Why we built a script writing assistant into Promptr

Six months into Promptr's launch, a YouTuber named Maya sent us a message: 'I love the teleprompter, but I spend three hours writing scripts before I even hit record.' She wasn't complaining about us. She was describing her actual workflow. That message landed in our Slack on a Tuesday morning, and by Friday we'd started building.

The real problem wasn't the teleprompter

When we first built Promptr, we solved one job: help creators read their scripts smoothly while recording video. Smart Scroll and Timed Scroll meant you could tape without memorising. That worked. We got downloads. People recorded better takes.

But the feedback we got wasn't about scrolling. It was about what came before the scroll. Creators were stuck staring at a blank page, wrestling with structure, second-guessing their first sentence. Some were using notes from other creators. Others were transcribing rambling voice memos. A few just improvised, then regretted it on playback.

The bottleneck wasn't the reading. It was the writing.

We realised we were solving the last 10% of the problem and ignoring the 90% that came first. A teleprompter is only useful if you have something to read into it.

What we actually built (and what we didn't)

Here's what matters: we didn't build a content generator. That's not what creators asked for, and it's not what we wanted to ship.

What we built was a first-draft assistant. You give it a topic, maybe a few notes, maybe a tone of voice. It spins out a script skeleton: an opening, a few talking points, a close. You then own it. You rewrite it. You make it yours. You delete the bits that sound wrong. You add the joke only you would make.

The script writing feature lives in the Creator plan at £5.49 per month. It's there because creators asked for it, and because the moment you have a rough draft, you're ready to move into Promptr itself and hit record.

We tested it for weeks before launch. A lecturer told us she went from 90 minutes of blank-page panic to 20 minutes of rewriting. A podcast host said the assistant got him unstuck on episode titles and episode hooks. A preacher used it to brainstorm sermon angles from a Bible verse.

Nobody said it replaced their thinking. That was the whole point.

Why not just use a general writing tool?

That's a fair question. There are plenty of writing tools out there. But they're not built for the video creator workflow. They don't understand pacing. They don't know that a script for a 90-second YouTube Short needs a different rhythm than a 20-minute podcast episode.

More importantly, they live in a separate app. You write in one place, import to another, then record in Promptr. That's three context switches. We put the script writing right where creators needed it: inside Promptr itself, so the moment you have a draft, you can paste it into the teleprompter and record.

We also knew that by keeping it simple and focused, we could make it fast to use. You're not sitting in a complex interface tweaking parameters. You answer a few questions, get a draft back in seconds, and move on to recording.

What happened after launch

We launched it in Creator tier, expecting modest usage. Instead, we watched it become the second most-used feature in the app after the teleprompter itself.

Creators were using it differently than we'd anticipated. A yoga instructor used it to outline class sequences. A fitness coach used it to draft workout demonstrations. A tech reviewer used it to structure product walkthroughs.

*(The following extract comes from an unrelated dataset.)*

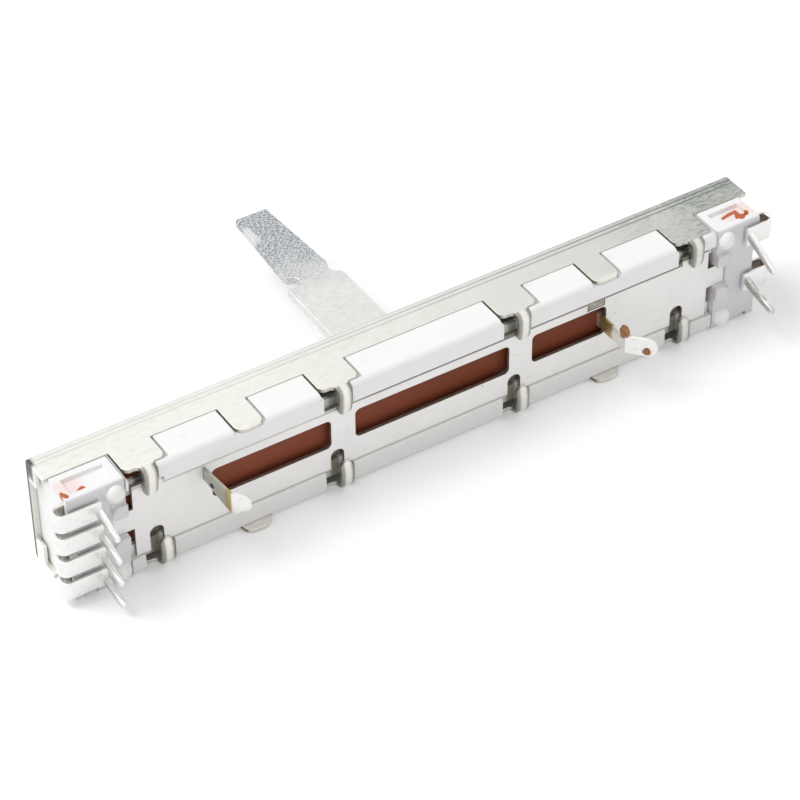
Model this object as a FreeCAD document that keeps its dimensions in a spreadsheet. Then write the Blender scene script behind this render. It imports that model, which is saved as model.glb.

We also saw what we got wrong. Some users wanted to regenerate scripts if they didn't like the first draft. Others wanted to tweak the tone or style mid-generation. Others wanted to import the draft straight into the teleprompter without manual copying.

All of that is live now, across Creator and Pro plans. The feature has stayed focused. It doesn't try to be everything. It does one thing: help creators move from idea to first draft faster so they can focus on recording and delivery.

Why this matters for the product

Here's what we learned: the best features don't solve a product need. They solve a creator need. We were so focused on 'how do we make a teleprompter better' that we almost missed 'how do we reduce the friction before recording even starts.'

Adding script writing also shaped how we think about Promptr overall. We're not trying to be a full creative suite. That's not who we are. We're a tool for the specific moment when a creator has an idea and wants to tape it with confidence. Everything we add, we add with that moment in mind.

The script writing feature could have been bloated. It could have become a content factory. Instead, it's a nudge: a way to get past the blank page so you can do what you do best, which is perform.

Most of the creators I talk to don't say they want more features. They say they want less friction. The script writing assistant was never about building something clever. It was about listening to people and removing the thing that was keeping them from hitting record. Do you find yourself stuck before you even start recording, or is the struggle something else entirely?